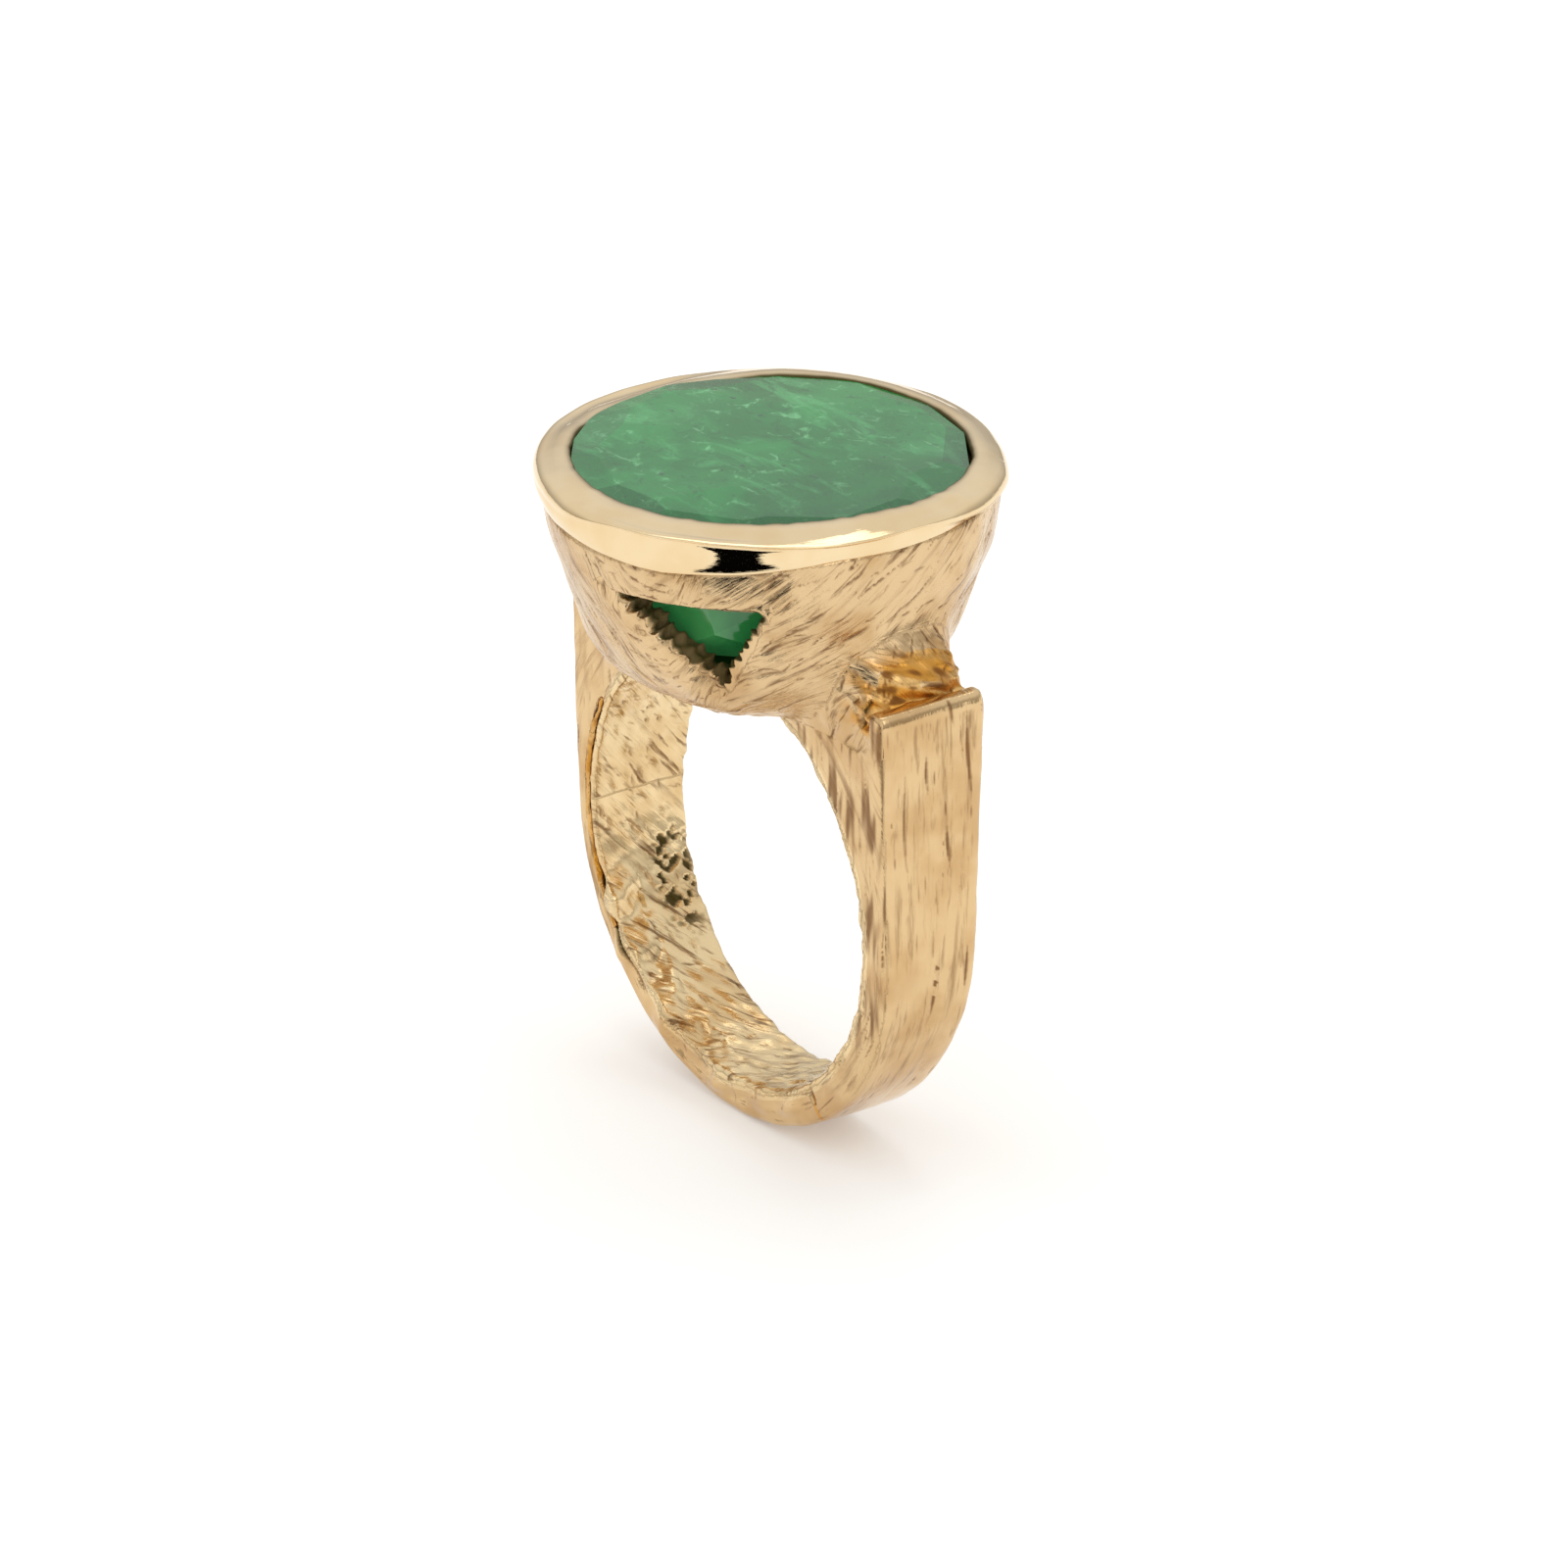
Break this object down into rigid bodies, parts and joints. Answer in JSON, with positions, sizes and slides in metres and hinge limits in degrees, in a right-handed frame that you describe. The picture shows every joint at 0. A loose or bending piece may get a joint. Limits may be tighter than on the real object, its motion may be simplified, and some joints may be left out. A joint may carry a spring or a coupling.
{
  "type": "cocktail ring",
  "caption": "Gold cocktail ring with a large oval emerald in a rolled bezel, a carved cup with triangular windows and a squared stirrup band.",
  "frame": {"origin": "centre of the finger hole", "axes": "+Y along the finger hole, +Z through the stone, +X towards the ring's right shoulder"},
  "size_m": [0.0202, 0.018, 0.0271],
  "materials": {
    "stone": "cloudy faceted emerald, polished",
    "polished_gold": "hand-polished yellow gold",
    "satin_gold": "satin yellow gold with brown-filled gouges",
    "carved_gold": "carved yellow gold, brown patina in the cuts",
    "dark_gold": "unpolished gold, darkened",
    "solder_gold": "rough deep-yellow gold solder"
  },
  "bodies": {
    "root": {"emerald": "stone", "bezel_collar": "polished_gold", "stone_seat": "dark_gold", "setting_cup": "carved_gold", "neck_right": "carved_gold", "neck_left": "carved_gold", "shoulder_solder_right": "solder_gold", "shoulder_solder_left": "solder_gold", "inner_band": "carved_gold", "strap_left": "satin_gold", "strap_right": "satin_gold", "sizing_seam": "solder_gold", "liner_solder": "solder_gold"}
  },
  "joints": []
}
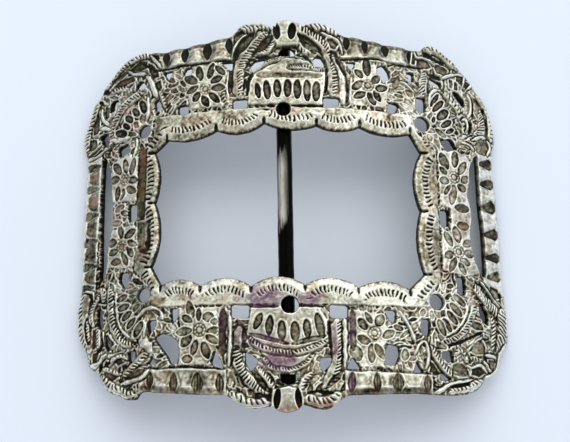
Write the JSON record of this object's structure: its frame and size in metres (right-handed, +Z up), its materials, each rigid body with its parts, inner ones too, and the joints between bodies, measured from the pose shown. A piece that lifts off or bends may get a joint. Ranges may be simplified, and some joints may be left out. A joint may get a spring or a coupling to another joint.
{
  "type": "arched strap buckle",
  "caption": "Large arched openwork buckle frame, cast and chased with flowers, fans and cartouches, with a plain round bar across its opening that a strap is fastened to.",
  "frame": {"origin": "under the middle of the buckle, on the surface that it stands on", "axes": "+X across the arch to the viewer's right, +Y along the bar to the upper crest, +Z up through the crown"},
  "size_m": [0.083, 0.0716, 0.0182],
  "materials": {
    "silver": "old silver, bright on the raised parts and olive black in the recesses",
    "steel": "dark polished steel"
  },
  "bodies": {
    "root": {"frame": "silver", "centre_bar": "steel"}
  },
  "joints": []
}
* * *
THE REQUEST: Go through the records and show every line with the string "bodies" in it.

ANSWER FOR THE TASK:
Break this object down into rigid bodies, parts and joints. Answer in JSON, with positions, sizes and slides in metres and hinge limits in degrees, in a right-handed frame that you describe. The picture shows every joint at 0. A loose or bending piece may get a joint. Limits may be tighter than on the real object, its motion may be simplified, and some joints may be left out. A joint may carry a spring or a coupling.
  "bodies": {
Write the JSON record of this object's structure: its frame and size in metres (right-handed, +Z up), its materials, each rigid body with its parts, inner ones too, and the joints between bodies, measured from the pose shown. A piece that lifts off or bends may get a joint. Ranges may be simplified, and some joints may be left out. A joint may get a spring or a coupling to another joint.
  "bodies": {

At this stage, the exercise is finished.